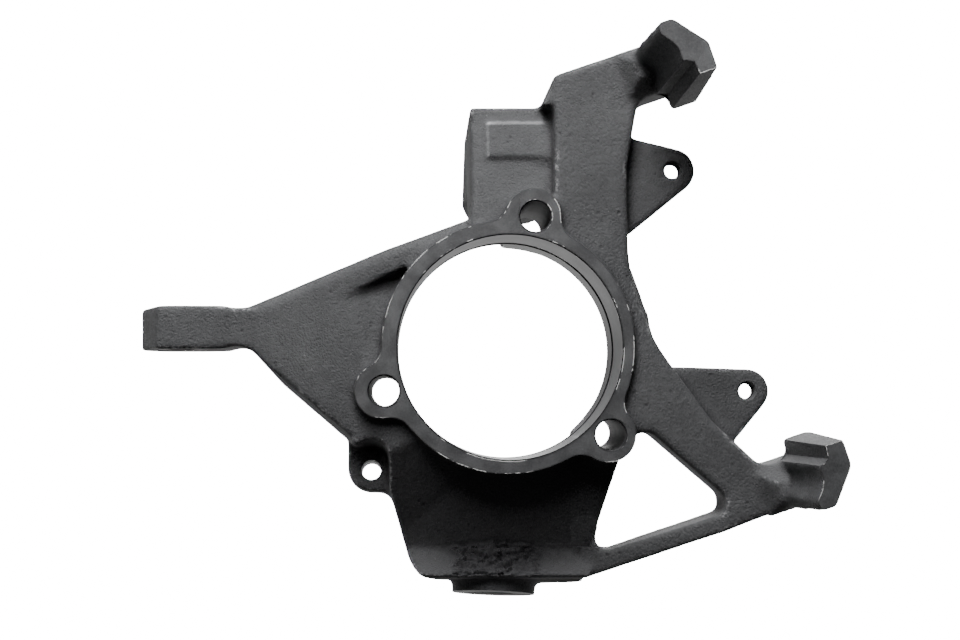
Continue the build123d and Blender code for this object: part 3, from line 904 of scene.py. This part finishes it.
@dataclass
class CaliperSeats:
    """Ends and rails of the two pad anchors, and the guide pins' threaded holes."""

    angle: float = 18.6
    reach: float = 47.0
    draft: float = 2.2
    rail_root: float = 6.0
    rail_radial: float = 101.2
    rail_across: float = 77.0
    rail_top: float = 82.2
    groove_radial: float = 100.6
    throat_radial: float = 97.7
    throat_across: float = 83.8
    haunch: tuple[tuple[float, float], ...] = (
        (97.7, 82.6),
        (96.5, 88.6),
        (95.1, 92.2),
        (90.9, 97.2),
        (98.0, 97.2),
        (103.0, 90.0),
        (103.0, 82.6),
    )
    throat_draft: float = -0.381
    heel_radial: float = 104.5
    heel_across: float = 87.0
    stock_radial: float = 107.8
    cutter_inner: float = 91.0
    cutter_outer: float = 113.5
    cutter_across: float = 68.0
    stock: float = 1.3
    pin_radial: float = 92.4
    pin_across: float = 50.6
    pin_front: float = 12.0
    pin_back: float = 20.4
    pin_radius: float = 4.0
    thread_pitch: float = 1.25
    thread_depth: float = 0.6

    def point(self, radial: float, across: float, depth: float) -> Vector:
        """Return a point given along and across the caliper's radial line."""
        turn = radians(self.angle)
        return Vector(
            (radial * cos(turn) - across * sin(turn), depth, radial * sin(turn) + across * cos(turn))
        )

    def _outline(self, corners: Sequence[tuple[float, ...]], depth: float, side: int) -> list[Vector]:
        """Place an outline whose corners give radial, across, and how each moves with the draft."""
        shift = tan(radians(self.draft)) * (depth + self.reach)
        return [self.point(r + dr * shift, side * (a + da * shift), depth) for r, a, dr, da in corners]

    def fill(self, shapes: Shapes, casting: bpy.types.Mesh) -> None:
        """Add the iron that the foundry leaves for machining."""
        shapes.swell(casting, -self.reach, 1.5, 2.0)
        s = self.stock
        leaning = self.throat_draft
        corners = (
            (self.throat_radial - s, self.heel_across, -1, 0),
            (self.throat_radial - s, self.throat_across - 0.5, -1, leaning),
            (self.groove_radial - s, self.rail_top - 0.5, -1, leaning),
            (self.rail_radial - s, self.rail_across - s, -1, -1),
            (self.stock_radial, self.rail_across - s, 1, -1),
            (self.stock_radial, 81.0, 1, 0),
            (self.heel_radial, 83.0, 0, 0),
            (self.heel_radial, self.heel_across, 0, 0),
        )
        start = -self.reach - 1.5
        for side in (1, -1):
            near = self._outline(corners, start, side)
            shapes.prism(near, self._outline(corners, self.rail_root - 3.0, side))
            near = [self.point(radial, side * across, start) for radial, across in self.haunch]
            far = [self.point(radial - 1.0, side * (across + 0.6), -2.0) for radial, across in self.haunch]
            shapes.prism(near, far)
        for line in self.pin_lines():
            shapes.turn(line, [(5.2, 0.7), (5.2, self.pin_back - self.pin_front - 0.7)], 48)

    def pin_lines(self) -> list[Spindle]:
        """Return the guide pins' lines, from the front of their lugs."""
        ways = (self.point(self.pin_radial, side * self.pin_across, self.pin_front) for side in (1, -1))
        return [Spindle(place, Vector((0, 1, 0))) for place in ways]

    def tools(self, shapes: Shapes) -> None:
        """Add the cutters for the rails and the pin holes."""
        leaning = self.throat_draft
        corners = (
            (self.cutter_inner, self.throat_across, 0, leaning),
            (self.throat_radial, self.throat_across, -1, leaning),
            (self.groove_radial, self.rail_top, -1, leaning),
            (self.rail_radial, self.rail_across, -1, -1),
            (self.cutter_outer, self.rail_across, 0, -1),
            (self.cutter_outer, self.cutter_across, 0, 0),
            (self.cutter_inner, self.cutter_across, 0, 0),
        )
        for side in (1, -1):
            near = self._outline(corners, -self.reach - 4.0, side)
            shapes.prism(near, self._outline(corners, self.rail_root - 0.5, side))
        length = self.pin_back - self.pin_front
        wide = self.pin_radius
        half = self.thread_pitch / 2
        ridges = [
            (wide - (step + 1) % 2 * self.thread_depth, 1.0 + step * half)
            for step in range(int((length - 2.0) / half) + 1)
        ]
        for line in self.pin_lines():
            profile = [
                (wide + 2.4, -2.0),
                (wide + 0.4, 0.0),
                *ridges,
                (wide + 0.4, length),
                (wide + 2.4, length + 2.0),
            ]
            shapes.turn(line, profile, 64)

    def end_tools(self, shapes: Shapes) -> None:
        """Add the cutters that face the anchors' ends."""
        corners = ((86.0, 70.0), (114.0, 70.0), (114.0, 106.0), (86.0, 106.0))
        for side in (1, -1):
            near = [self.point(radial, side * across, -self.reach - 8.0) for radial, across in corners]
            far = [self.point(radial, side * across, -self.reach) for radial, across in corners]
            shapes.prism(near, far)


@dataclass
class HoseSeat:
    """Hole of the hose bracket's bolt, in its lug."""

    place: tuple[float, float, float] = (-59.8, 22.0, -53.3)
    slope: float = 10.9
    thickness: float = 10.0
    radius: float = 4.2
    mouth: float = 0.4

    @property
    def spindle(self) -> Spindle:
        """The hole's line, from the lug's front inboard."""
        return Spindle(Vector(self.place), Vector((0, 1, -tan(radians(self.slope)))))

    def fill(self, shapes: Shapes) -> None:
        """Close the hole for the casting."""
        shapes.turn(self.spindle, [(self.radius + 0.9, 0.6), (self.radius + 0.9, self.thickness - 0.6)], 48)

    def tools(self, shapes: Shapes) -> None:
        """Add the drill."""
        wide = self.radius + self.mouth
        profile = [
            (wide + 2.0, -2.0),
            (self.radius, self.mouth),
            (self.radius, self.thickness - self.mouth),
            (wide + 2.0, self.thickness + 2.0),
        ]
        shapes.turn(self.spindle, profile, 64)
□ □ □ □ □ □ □
■ **Aim of the exercise**: Please write out exactly the lines from the start of the data through the line that contains "and rails of", both ends included, and nothing else.

■ **Solved problem**:
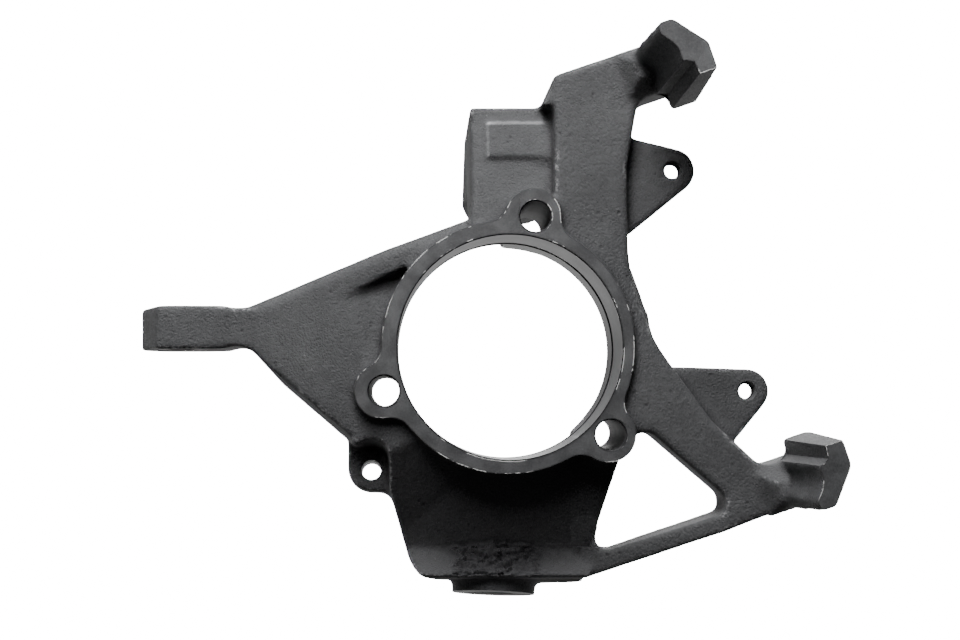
Continue the build123d and Blender code for this object: part 3, from line 904 of scene.py. This part finishes it.
@dataclass
class CaliperSeats:
    """Ends and rails of the two pad anchors, and the guide pins' threaded holes."""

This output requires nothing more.